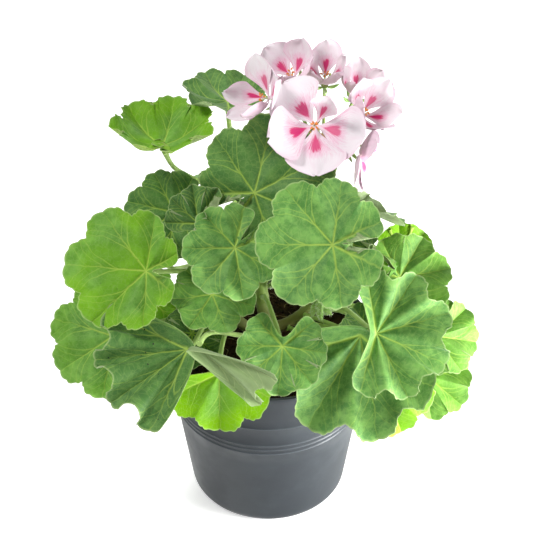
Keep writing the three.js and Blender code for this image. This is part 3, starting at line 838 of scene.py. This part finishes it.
# %% Which leaves shine
# How much light comes through each leaf, how deep in the plant's shade it is, and how speckled with
# soil it is. The rest are 0. One leaf has rolled over, and shows its pale side on both faces.
glowing = {
    "leaf_01": 0.7, "leaf_10": 0.8, "leaf_11": 0.3, "leaf_12": 0.3, "leaf_13": 0.35, "leaf_16": 0.75,
    "leaf_20": 1.0, "leaf_21": 0.15, "leaf_24": 0.35, "leaf_25": 0.65, "leaf_26": 0.8,
}
shaded = {
    "leaf_02": 0.35, "leaf_03": 0.4, "leaf_04": 0.5, "leaf_05": 0.8, "leaf_06": 0.6, "leaf_09": 0.8,
    "leaf_15": 0.1, "leaf_17": 0.8, "leaf_19": 0.45, "leaf_22": 0.7,
}
speckled = {"leaf_19": 1.0, "leaf_25": 0.3}
rolled = {"leaf_23": 0.85}


def grow_leaf(name, seed):
    places, stalk = rings_of(name)
    grid, shares, turned, lobe_angle = grow_sheet(places)
    grid = grid + grid_normals(grid) * blade_relief(grid, shares, turned, seed)[:, :, None]
    masks = {
        "glow": glowing.get(name, 0.0),
        "shade": shaded.get(name, 0.0),
        "specks": speckled.get(name, 0.0),
        "lobe_angle": lobe_angle,
    }
    if name in rolled:
        masks["underside"] = rolled[name]
    body = Body()
    add_blade(body, grid, shares, turned, masks)
    onward = unit(stalk[-1] - stalk[-3])
    path = smooth_path([grid[0, 0], *stalk[1:-1], stalk[-1] + onward * 1.5 * mm], 4)
    widths = np.full(len(path), stalk_radius)
    widths[:3] *= [1.5, 1.3, 1.1]
    widths[-4:] *= [1.05, 1.15, 1.3, 1.5]
    points, faces = tube(path[1:], widths[1:], 8)
    body.add(points, faces, masks={"stalk": 1.0})
    return body.piece("geranium_" + name, [velvet_leaf], "leaves", [name])


leaf_names = sorted(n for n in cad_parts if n.startswith("leaf_"))
for seed, name in enumerate(leaf_names):
    leaf = grow_leaf(name, seed)
print("leaves grown:", len(leaf_names), "each of about", len(leaf.data.polygons), "faces")

# %% [markdown]
# ## Petals
# A corolla's five petals are broad and rounded, narrow at the claw, and each is bent a little
# differently. Each one here is its own thin sheet, laid along the middle spoke of a petal of the
# solid corolla, a little wider than it, so that neighbours overlap as real ones do.

# %% Sizes of a petal
petal_count = 5
petal_thickness = 0.35 * mm
petal_across = 12
petal_along = 14


def petal_sheet(spine, left, right, seed):
    """A petal's middle sheet: rows along it, points across it."""
    draw = random.Random(seed)
    side = left - right
    width = np.linalg.norm(side) * draw.uniform(0.62, 0.72)
    side = unit(side)
    cup = draw.uniform(0.05, 0.42)
    roll = draw.uniform(-0.3, 0.3)
    shares = np.linspace(0, 1, petal_along + 1)
    spread = np.linspace(-1, 1, petal_across + 1)
    line = outward(np.array([[p] for p in spine]), sheet_stations, shares)[:, 0]
    way = np.gradient(line, axis=0)
    rows = []
    for share, centre, direction in zip(shares, line, way):
        direction = unit(direction)
        across = unit(side - direction * side.dot(direction))
        up = np.cross(direction, across) * -1
        outline = math.sin(math.pi * min(share, 1) ** 1.45 * 0.995) ** 0.55 if share > 0 else 0
        claw = min(1, 0.16 + 1.5 * share)
        half = width * max(outline * claw, 0.06)
        row = []
        for a in spread:
            bend = cup * half * (a * a) + roll * half * a * share
            ruffle = 2.4 * mm * share**2 * noise.noise(Vector((a * 1.7, share * 2.5, seed)))
            notch = -0.04 * width * (1 - abs(a)) ** 2 * share**8
            row.append(centre + across * a * half + up * (bend + ruffle) + direction * notch)
        rows.append(row)
    return np.array(rows), shares, spread


def add_petal(body, sheet, shares, spread, masks):
    rows, columns = sheet.shape[:2]
    along = np.gradient(sheet, axis=0)
    across = np.gradient(sheet, axis=1)
    normals = np.cross(across, along)
    normals /= np.maximum(np.linalg.norm(normals, axis=2, keepdims=True), 1e-12)
    rim = np.ones((rows, columns, 1))
    rim[0] = rim[-1] = rim[:, 0] = rim[:, -1] = 0.4
    skins = [sheet + s * normals * petal_thickness / 2 * rim for s in (1, -1)]
    points = np.vstack([skin.reshape(-1, 3) for skin in skins])
    count = rows * columns
    faces = []
    for r in range(rows - 1):
        for c in range(columns - 1):
            i = r * columns + c
            faces.append((i, i + 1, i + columns + 1, i + columns))
    below = [tuple(count + i for i in reversed(face)) for face in faces]
    loop = [*range(columns), *(r * columns + columns - 1 for r in range(1, rows))]
    loop += [(rows - 1) * columns + c for c in range(columns - 2, -1, -1)]
    loop += [r * columns for r in range(rows - 2, 0, -1)]
    band = []
    for i, first in enumerate(loop):
        second = loop[(i + 1) % len(loop)]
        band.append((second, first, count + first, count + second))
    everything = faces + below + band
    spots = [divmod(i % count, columns) for face in everything for i in face]
    chart = [(spread[column], shares[row]) for row, column in spots]
    masks = {**masks, "underside": np.repeat([0.0, 1.0], count)}
    body.add(points, everything, charts={"petal": chart}, masks=masks)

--

Problem requirements>
Please return the data above exactly as given.

In response>
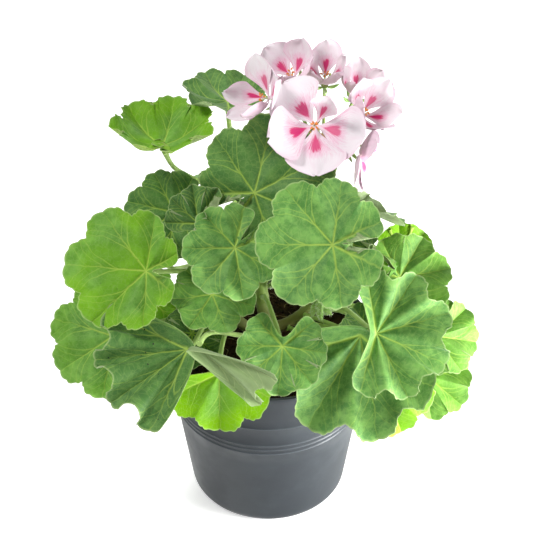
Keep writing the three.js and Blender code for this image. This is part 3, starting at line 838 of scene.py. This part finishes it.
# %% Which leaves shine
# How much light comes through each leaf, how deep in the plant's shade it is, and how speckled with
# soil it is. The rest are 0. One leaf has rolled over, and shows its pale side on both faces.
glowing = {
    "leaf_01": 0.7, "leaf_10": 0.8, "leaf_11": 0.3, "leaf_12": 0.3, "leaf_13": 0.35, "leaf_16": 0.75,
    "leaf_20": 1.0, "leaf_21": 0.15, "leaf_24": 0.35, "leaf_25": 0.65, "leaf_26": 0.8,
}
shaded = {
    "leaf_02": 0.35, "leaf_03": 0.4, "leaf_04": 0.5, "leaf_05": 0.8, "leaf_06": 0.6, "leaf_09": 0.8,
    "leaf_15": 0.1, "leaf_17": 0.8, "leaf_19": 0.45, "leaf_22": 0.7,
}
speckled = {"leaf_19": 1.0, "leaf_25": 0.3}
rolled = {"leaf_23": 0.85}


def grow_leaf(name, seed):
    places, stalk = rings_of(name)
    grid, shares, turned, lobe_angle = grow_sheet(places)
    grid = grid + grid_normals(grid) * blade_relief(grid, shares, turned, seed)[:, :, None]
    masks = {
        "glow": glowing.get(name, 0.0),
        "shade": shaded.get(name, 0.0),
        "specks": speckled.get(name, 0.0),
        "lobe_angle": lobe_angle,
    }
    if name in rolled:
        masks["underside"] = rolled[name]
    body = Body()
    add_blade(body, grid, shares, turned, masks)
    onward = unit(stalk[-1] - stalk[-3])
    path = smooth_path([grid[0, 0], *stalk[1:-1], stalk[-1] + onward * 1.5 * mm], 4)
    widths = np.full(len(path), stalk_radius)
    widths[:3] *= [1.5, 1.3, 1.1]
    widths[-4:] *= [1.05, 1.15, 1.3, 1.5]
    points, faces = tube(path[1:], widths[1:], 8)
    body.add(points, faces, masks={"stalk": 1.0})
    return body.piece("geranium_" + name, [velvet_leaf], "leaves", [name])


leaf_names = sorted(n for n in cad_parts if n.startswith("leaf_"))
for seed, name in enumerate(leaf_names):
    leaf = grow_leaf(name, seed)
print("leaves grown:", len(leaf_names), "each of about", len(leaf.data.polygons), "faces")

# %% [markdown]
# ## Petals
# A corolla's five petals are broad and rounded, narrow at the claw, and each is bent a little
# differently. Each one here is its own thin sheet, laid along the middle spoke of a petal of the
# solid corolla, a little wider than it, so that neighbours overlap as real ones do.

# %% Sizes of a petal
petal_count = 5
petal_thickness = 0.35 * mm
petal_across = 12
petal_along = 14


def petal_sheet(spine, left, right, seed):
    """A petal's middle sheet: rows along it, points across it."""
    draw = random.Random(seed)
    side = left - right
    width = np.linalg.norm(side) * draw.uniform(0.62, 0.72)
    side = unit(side)
    cup = draw.uniform(0.05, 0.42)
    roll = draw.uniform(-0.3, 0.3)
    shares = np.linspace(0, 1, petal_along + 1)
    spread = np.linspace(-1, 1, petal_across + 1)
    line = outward(np.array([[p] for p in spine]), sheet_stations, shares)[:, 0]
    way = np.gradient(line, axis=0)
    rows = []
    for share, centre, direction in zip(shares, line, way):
        direction = unit(direction)
        across = unit(side - direction * side.dot(direction))
        up = np.cross(direction, across) * -1
        outline = math.sin(math.pi * min(share, 1) ** 1.45 * 0.995) ** 0.55 if share > 0 else 0
        claw = min(1, 0.16 + 1.5 * share)
        half = width * max(outline * claw, 0.06)
        row = []
        for a in spread:
            bend = cup * half * (a * a) + roll * half * a * share
            ruffle = 2.4 * mm * share**2 * noise.noise(Vector((a * 1.7, share * 2.5, seed)))
            notch = -0.04 * width * (1 - abs(a)) ** 2 * share**8
            row.append(centre + across * a * half + up * (bend + ruffle) + direction * notch)
        rows.append(row)
    return np.array(rows), shares, spread


def add_petal(body, sheet, shares, spread, masks):
    rows, columns = sheet.shape[:2]
    along = np.gradient(sheet, axis=0)
    across = np.gradient(sheet, axis=1)
    normals = np.cross(across, along)
    normals /= np.maximum(np.linalg.norm(normals, axis=2, keepdims=True), 1e-12)
    rim = np.ones((rows, columns, 1))
    rim[0] = rim[-1] = rim[:, 0] = rim[:, -1] = 0.4
    skins = [sheet + s * normals * petal_thickness / 2 * rim for s in (1, -1)]
    points = np.vstack([skin.reshape(-1, 3) for skin in skins])
    count = rows * columns
    faces = []
    for r in range(rows - 1):
        for c in range(columns - 1):
            i = r * columns + c
            faces.append((i, i + 1, i + columns + 1, i + columns))
    below = [tuple(count + i for i in reversed(face)) for face in faces]
    loop = [*range(columns), *(r * columns + columns - 1 for r in range(1, rows))]
    loop += [(rows - 1) * columns + c for c in range(columns - 2, -1, -1)]
    loop += [r * columns for r in range(rows - 2, 0, -1)]
    band = []
    for i, first in enumerate(loop):
        second = loop[(i + 1) % len(loop)]
        band.append((second, first, count + first, count + second))
    everything = faces + below + band
    spots = [divmod(i % count, columns) for face in everything for i in face]
    chart = [(spread[column], shares[row]) for row, column in spots]
    masks = {**masks, "underside": np.repeat([0.0, 1.0], count)}
    body.add(points, everything, charts={"petal": chart}, masks=masks)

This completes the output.